過去との取り組みに特化した外交を行う国は、21世紀初めではスイスが初めてだった。

スイス連邦外務省(EDA/DFAE)内には、過去との取り組みおよび残酷行為防止のための特別委員会が設けられている。

過去との取り組みにおける枠組みは、1997年に当時国連人権委員会のメンバーだったルイ・ジョアネ氏が提案した四つの基本方針に基づく。これはもともと、人権侵害の加害者の免責をなくすために考えられた。被害者の権利を定め、真実・公正・回復・再発防止保証における国の義務を明確にする。

スイス連邦外務省は基金団体「スイスピース(Swisspeace)」と協力し、専門家のための特別講座を開いたり、人権に関する公文書のためのプロジェクトを進めたりしている。
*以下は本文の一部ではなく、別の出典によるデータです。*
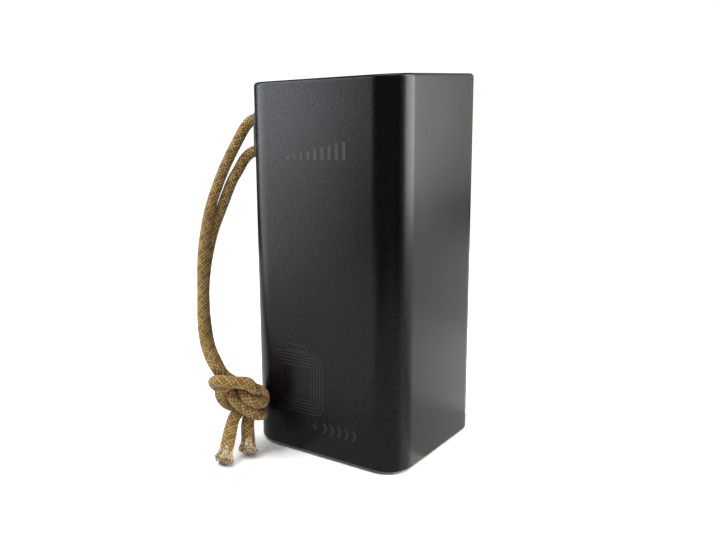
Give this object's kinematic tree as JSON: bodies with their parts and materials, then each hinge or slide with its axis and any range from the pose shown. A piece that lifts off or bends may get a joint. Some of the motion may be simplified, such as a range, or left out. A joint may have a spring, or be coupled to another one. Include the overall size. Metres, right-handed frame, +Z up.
{
  "type": "power bank",
  "caption": "Upright square-section power bank with rounded corners, top ports, a press button and a knotted cord lanyard.",
  "frame": {"origin": "on the surface it stands on, under the middle of the sleeve, at the foot pad's underside", "axes": "+Z up along the sleeve; -Y is the broad front face; the lanyard leaves the -X face near the front corner"},
  "size_m": [0.0967, 0.0986, 0.152],
  "materials": {
    "cover": "fine matte black",
    "screw": "zinc-plated dark",
    "nickel": "nickel sheet",
    "capacitor": "plain can",
    "cell": "blue shrink sleeve",
    "chip": "black moulded package",
    "board": "green solder mask",
    "window": "dark smoked gloss",
    "foot": "dull black",
    "holder": "black moulded",
    "anchor": "dark satin",
    "cord": "khaki diagonal braid",
    "black_lead": "silicone sleeve",
    "red_lead": "silicone sleeve",
    "pad": "pressed insulating fibre",
    "button": "satin dark grey",
    "ferrite": "pressed dark grey ferrite",
    "shell": "dark grey metallic satin with a fine grain",
    "plunger": "black moulded",
    "panel": "fine matte black",
    "socket_steel": "folded nickel-plated sheet",
    "tongue": "white moulded contact carrier"
  },
  "bodies": {
    "case": {"bottom_cover": "cover", "bottom_screw_1": "screw", "bottom_screw_2": "screw", "bottom_screw_3": "screw", "bottom_screw_4": "screw", "bus_bottom": "nickel", "bus_middle": "nickel", "bus_top": "nickel", "capacitor_left": "capacitor", "capacitor_right": "capacitor", "cell_01": "cell", "cell_02": "cell", "cell_03": "cell", "cell_04": "cell", "cell_05": "cell", "cell_06": "cell", "cell_07": "cell", "cell_08": "cell", "cell_09": "cell", "cell_10": "cell", "cell_11": "cell", "cell_12": "cell", "cell_13": "cell", "cell_14": "cell", "cell_15": "cell", "charge_chip": "chip", "controller_chip": "chip", "display_board": "board", "display_module": "chip", "display_window": "window", "foot_pad": "foot", "holder_lower_bottom": "holder", "holder_lower_top": "holder", "holder_upper_bottom": "holder", "holder_upper_top": "holder", "lanyard_anchor": "anchor", "lanyard_knot": "cord", "lanyard_loop": "cord", "lanyard_lower": "cord", "lanyard_pocket": "anchor", "lanyard_tail_left": "cord", "lanyard_tail_right": "cord", "lanyard_upper": "cord", "lead_black": "black_lead", "lead_red": "red_lead", "main_board": "board", "pad_bottom": "pad", "pad_top": "pad", "power_inductor": "ferrite", "shell": "shell", "switch_body": "chip", "top_panel": "panel", "usb_a_left_shell": "socket_steel", "usb_a_left_tongue": "tongue", "usb_a_right_shell": "socket_steel", "usb_a_right_tongue": "tongue", "usb_c_shell": "socket_steel", "usb_c_tongue": "tongue"},
    "button": {"power_button": "button", "switch_plunger": "plunger"}
  },
  "joints": [
    {"name": "button_press", "type": "slide", "parent": "case", "child": "button", "axis": [0, 0, -1], "range_m": [0, 0.0004], "stiffness_N_per_m": 3000}
  ]
}
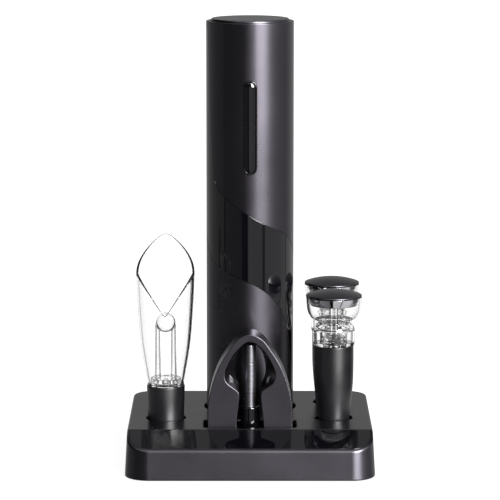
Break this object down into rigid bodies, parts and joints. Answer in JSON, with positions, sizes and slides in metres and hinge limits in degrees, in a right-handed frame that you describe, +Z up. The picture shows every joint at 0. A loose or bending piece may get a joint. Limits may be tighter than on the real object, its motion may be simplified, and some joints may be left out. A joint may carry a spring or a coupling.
{
  "type": "electric wine opener",
  "caption": "Upright cylindrical electric corkscrew on a storage base with foil cutter, aerating pourer and vacuum stoppers.",
  "frame": {"origin": "centre of the base's underside, on the surface it stands on", "axes": "+Z up along the opener, -Y towards the user (the sloped gloss panel and the switch), +X to the user's right"},
  "size_m": [0.1338, 0.122, 0.2403],
  "materials": {
    "satin_black": "satin dark grey-black lacquer",
    "gloss_black": "high gloss",
    "base_black": "satin moulded",
    "matte_black": "matt moulded",
    "silicone": "smooth silicone rubber",
    "clear_plastic": "clear, polished",
    "chrome": "mirror",
    "steel": "machined",
    "brass": "machined",
    "white_plastic": "natural acetal",
    "board_green": "solder mask",
    "cell_wrap": "heat-shrink sleeve"
  },
  "bodies": {
    "base": {"base_shell": "base_black", "front_panel": "gloss_black", "bottom_plate": "matte_black", "foot_front_left": "silicone", "foot_front_right": "silicone", "foot_rear_left": "silicone", "foot_rear_right": "silicone", "base_screw_1": "steel", "base_screw_2": "steel", "base_screw_3": "steel", "base_screw_4": "steel", "post_pedestal": "gloss_black", "cutter_post": "steel"},
    "opener": {"outer_sleeve": "satin_black", "gloss_band": "gloss_black", "top_cap": "satin_black", "switch_surround": "gloss_black", "rocker_pin": "steel", "control_board": "board_green", "raise_key_switch": "matte_black", "lower_key_switch": "matte_black", "battery_cell": "cell_wrap", "charging_port": "steel", "chassis_front": "matte_black", "chassis_rear": "matte_black", "motor": "steel", "gearbox_floor": "matte_black", "output_bush": "brass", "ring_gear": "steel", "motor_plate": "steel", "bottle_collar": "matte_black", "cork_guide": "clear_plastic"},
    "rocker": {"rocker_switch": "gloss_black"},
    "worm": {"planet_carrier": "steel", "worm_chuck": "matte_black", "corkscrew": "chrome"},
    "motor_rotor": {"motor_shaft": "steel", "sun_gear": "brass"},
    "planet_1": {"planet_gear_1": "white_plastic"},
    "planet_2": {"planet_gear_2": "white_plastic"},
    "planet_3": {"planet_gear_3": "white_plastic"},
    "foil_cutter": {"cutter_body": "satin_black", "wheel_pin_left": "steel", "wheel_pin_right": "steel"},
    "wheel_left": {"cutting_wheel_left": "steel"},
    "wheel_right": {"cutting_wheel_right": "steel"},
    "pourer": {"pourer_sleeve": "silicone", "pourer_glass": "clear_plastic", "aerator_disc": "clear_plastic", "air_tubes": "clear_plastic"},
    "front_stopper": {"front_stopper_plug": "silicone", "front_stopper_body": "clear_plastic"},
    "front_stopper_pump": {"front_stopper_piston": "white_plastic", "front_stopper_ring": "chrome", "front_stopper_cap": "satin_black"},
    "rear_stopper": {"rear_stopper_plug": "silicone", "rear_stopper_body": "clear_plastic"},
    "rear_stopper_pump": {"rear_stopper_piston": "white_plastic", "rear_stopper_ring": "chrome", "rear_stopper_cap": "satin_black"}
  },
  "joints": [
    {"name": "opener_lift", "type": "slide", "parent": "base", "child": "opener", "axis": [0, 0, 1], "range_m": [0, 0.3]},
    {"name": "rocker_tilt", "type": "hinge", "parent": "opener", "child": "rocker", "pos_m": [0, -0.0019, 0.1827], "axis": [1, 0, 0], "range_deg": [-2.5, 2.5], "stiffness_Nm_per_rad": 0.05},
    {"name": "corkscrew_spin", "type": "hinge", "parent": "opener", "child": "worm", "pos_m": [0, 0.02, 0.1], "axis": [0, 0, 1], "continuous": true},
    {"name": "motor_spin", "type": "hinge", "parent": "opener", "child": "motor_rotor", "pos_m": [0, 0.02, 0.12], "axis": [0, 0, 1], "continuous": true},
    {"name": "foil_cutter_lift", "type": "slide", "parent": "base", "child": "foil_cutter", "axis": [0, 0, 1], "range_m": [0, 0.15]},
    {"name": "wheel_left_spin", "type": "hinge", "parent": "foil_cutter", "child": "wheel_left", "pos_m": [-0.0133, -0.0282, 0.0477], "axis": [0, 1, 0], "continuous": true},
    {"name": "wheel_right_spin", "type": "hinge", "parent": "foil_cutter", "child": "wheel_right", "pos_m": [0.0133, -0.0282, 0.0477], "axis": [0, 1, 0], "continuous": true},
    {"name": "pourer_lift", "type": "slide", "parent": "base", "child": "pourer", "axis": [0, 0, 1], "range_m": [0, 0.15]},
    {"name": "front_stopper_lift", "type": "slide", "parent": "base", "child": "front_stopper", "axis": [0, 0, 1], "range_m": [0, 0.15]},
    {"name": "front_pump_pull", "type": "slide", "parent": "front_stopper", "child": "front_stopper_pump", "axis": [0, 0, 1], "range_m": [0, 0.006]},
    {"name": "rear_stopper_lift", "type": "slide", "parent": "base", "child": "rear_stopper", "axis": [0, 0, 1], "range_m": [0, 0.15]},
    {"name": "rear_pump_pull", "type": "slide", "parent": "rear_stopper", "child": "rear_stopper_pump", "axis": [0, 0, 1], "range_m": [0, 0.006]},
    {"name": "planet_1_spin", "type": "hinge", "parent": "worm", "child": "planet_1", "pos_m": [0.009, 0.02, 0.118], "axis": [0, 0, 1], "continuous": true},
    {"name": "planet_2_spin", "type": "hinge", "parent": "worm", "child": "planet_2", "pos_m": [-0.0045, 0.02779, 0.118], "axis": [0, 0, 1], "continuous": true},
    {"name": "planet_3_spin", "type": "hinge", "parent": "worm", "child": "planet_3", "pos_m": [-0.0045, 0.01221, 0.118], "axis": [0, 0, 1], "continuous": true}
  ],
  "couplings": [
    {"joint": "motor_spin", "follows": "corkscrew_spin", "ratio": 5},
    {"joint": "planet_1_spin", "follows": "corkscrew_spin", "ratio": -2.6667},
    {"joint": "planet_2_spin", "follows": "corkscrew_spin", "ratio": -2.6667},
    {"joint": "planet_3_spin", "follows": "corkscrew_spin", "ratio": -2.6667}
  ]
}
グアテマラの首都では2005年、これまでその存在が否定されていた8000万ページにもおよぶ国家警察に関する公文書が見つかった。すでに解体された国家警察は、グアテマラで36年間行われた残虐行為に加担していた。残虐行為の中心だったと言われる軍の指揮官や、軍を支援する団体などの影響がいまだ残るグアテマラでは、公文書が破棄されるのではと危惧する声がある。

そのため、スイス、スウェーデン、オランダ、ドイツ、米国がこれらの公文書を保管。その後、国連が整理・デジタル化を行っており、これまで17%のスキャンが完了した。

スイスはグアテマラ文化省との協定に基づき、スイスピースと連邦公文書館(BAR/AFS)と共同で、1881年から1997年の国家警察デジタル資料のコピーを保管している。

グアテマラの専門家たちは今年ベルンで、デジタル文書の保管に関する講習を受けた。